▸ **STORED DATA**:
○ ○ ○

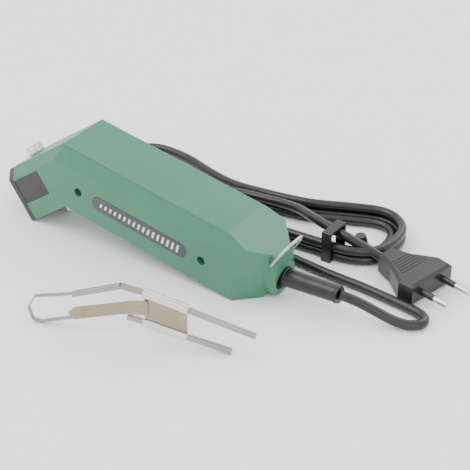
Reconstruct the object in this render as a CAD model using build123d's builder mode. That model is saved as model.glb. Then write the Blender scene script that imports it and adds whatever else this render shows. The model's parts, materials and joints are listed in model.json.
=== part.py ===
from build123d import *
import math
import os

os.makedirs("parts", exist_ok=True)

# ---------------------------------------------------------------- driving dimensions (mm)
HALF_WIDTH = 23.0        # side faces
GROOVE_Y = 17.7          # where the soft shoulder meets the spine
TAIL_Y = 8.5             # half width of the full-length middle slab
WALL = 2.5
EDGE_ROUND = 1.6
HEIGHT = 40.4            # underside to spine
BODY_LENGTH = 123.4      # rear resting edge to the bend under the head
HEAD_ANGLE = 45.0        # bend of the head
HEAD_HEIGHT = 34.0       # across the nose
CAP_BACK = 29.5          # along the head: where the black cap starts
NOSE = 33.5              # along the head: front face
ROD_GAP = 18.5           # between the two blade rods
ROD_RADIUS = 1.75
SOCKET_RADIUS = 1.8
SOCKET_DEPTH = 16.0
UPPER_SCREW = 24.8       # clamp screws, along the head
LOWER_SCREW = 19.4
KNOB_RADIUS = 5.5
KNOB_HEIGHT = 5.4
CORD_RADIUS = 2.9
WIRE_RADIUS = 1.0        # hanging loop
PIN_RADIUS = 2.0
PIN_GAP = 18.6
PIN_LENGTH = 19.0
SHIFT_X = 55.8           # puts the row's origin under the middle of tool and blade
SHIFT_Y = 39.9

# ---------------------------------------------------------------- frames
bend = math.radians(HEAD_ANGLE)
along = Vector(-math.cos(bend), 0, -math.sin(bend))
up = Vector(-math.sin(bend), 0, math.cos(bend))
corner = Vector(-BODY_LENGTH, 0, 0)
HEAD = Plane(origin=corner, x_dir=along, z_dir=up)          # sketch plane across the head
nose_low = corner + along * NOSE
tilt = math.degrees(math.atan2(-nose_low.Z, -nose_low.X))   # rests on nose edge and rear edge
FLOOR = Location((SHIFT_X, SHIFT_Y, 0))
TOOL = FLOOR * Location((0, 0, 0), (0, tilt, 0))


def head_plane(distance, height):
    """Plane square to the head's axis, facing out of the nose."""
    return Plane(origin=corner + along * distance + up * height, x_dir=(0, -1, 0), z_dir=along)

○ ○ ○

▸ **PROBLEM DETAILS**:
Make an exact copy of the data above.

▸ **RIGHT ANSWER**:
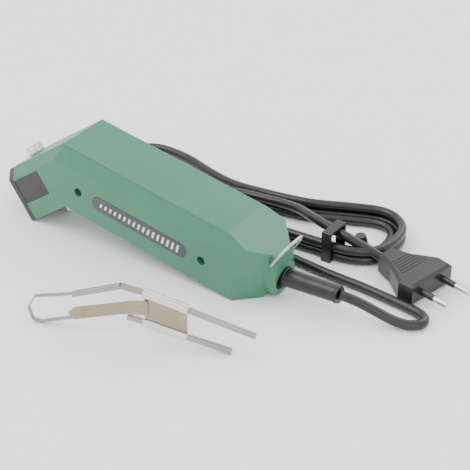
Reconstruct the object in this render as a CAD model using build123d's builder mode. That model is saved as model.glb. Then write the Blender scene script that imports it and adds whatever else this render shows. The model's parts, materials and joints are listed in model.json.
=== part.py ===
from build123d import *
import math
import os

os.makedirs("parts", exist_ok=True)

# ---------------------------------------------------------------- driving dimensions (mm)
HALF_WIDTH = 23.0        # side faces
GROOVE_Y = 17.7          # where the soft shoulder meets the spine
TAIL_Y = 8.5             # half width of the full-length middle slab
WALL = 2.5
EDGE_ROUND = 1.6
HEIGHT = 40.4            # underside to spine
BODY_LENGTH = 123.4      # rear resting edge to the bend under the head
HEAD_ANGLE = 45.0        # bend of the head
HEAD_HEIGHT = 34.0       # across the nose
CAP_BACK = 29.5          # along the head: where the black cap starts
NOSE = 33.5              # along the head: front face
ROD_GAP = 18.5           # between the two blade rods
ROD_RADIUS = 1.75
SOCKET_RADIUS = 1.8
SOCKET_DEPTH = 16.0
UPPER_SCREW = 24.8       # clamp screws, along the head
LOWER_SCREW = 19.4
KNOB_RADIUS = 5.5
KNOB_HEIGHT = 5.4
CORD_RADIUS = 2.9
WIRE_RADIUS = 1.0        # hanging loop
PIN_RADIUS = 2.0
PIN_GAP = 18.6
PIN_LENGTH = 19.0
SHIFT_X = 55.8           # puts the row's origin under the middle of tool and blade
SHIFT_Y = 39.9

# ---------------------------------------------------------------- frames
bend = math.radians(HEAD_ANGLE)
along = Vector(-math.cos(bend), 0, -math.sin(bend))
up = Vector(-math.sin(bend), 0, math.cos(bend))
corner = Vector(-BODY_LENGTH, 0, 0)
HEAD = Plane(origin=corner, x_dir=along, z_dir=up)          # sketch plane across the head
nose_low = corner + along * NOSE
tilt = math.degrees(math.atan2(-nose_low.Z, -nose_low.X))   # rests on nose edge and rear edge
FLOOR = Location((SHIFT_X, SHIFT_Y, 0))
TOOL = FLOOR * Location((0, 0, 0), (0, tilt, 0))


def head_plane(distance, height):
    """Plane square to the head's axis, facing out of the nose."""
    return Plane(origin=corner + along * distance + up * height, x_dir=(0, -1, 0), z_dir=along)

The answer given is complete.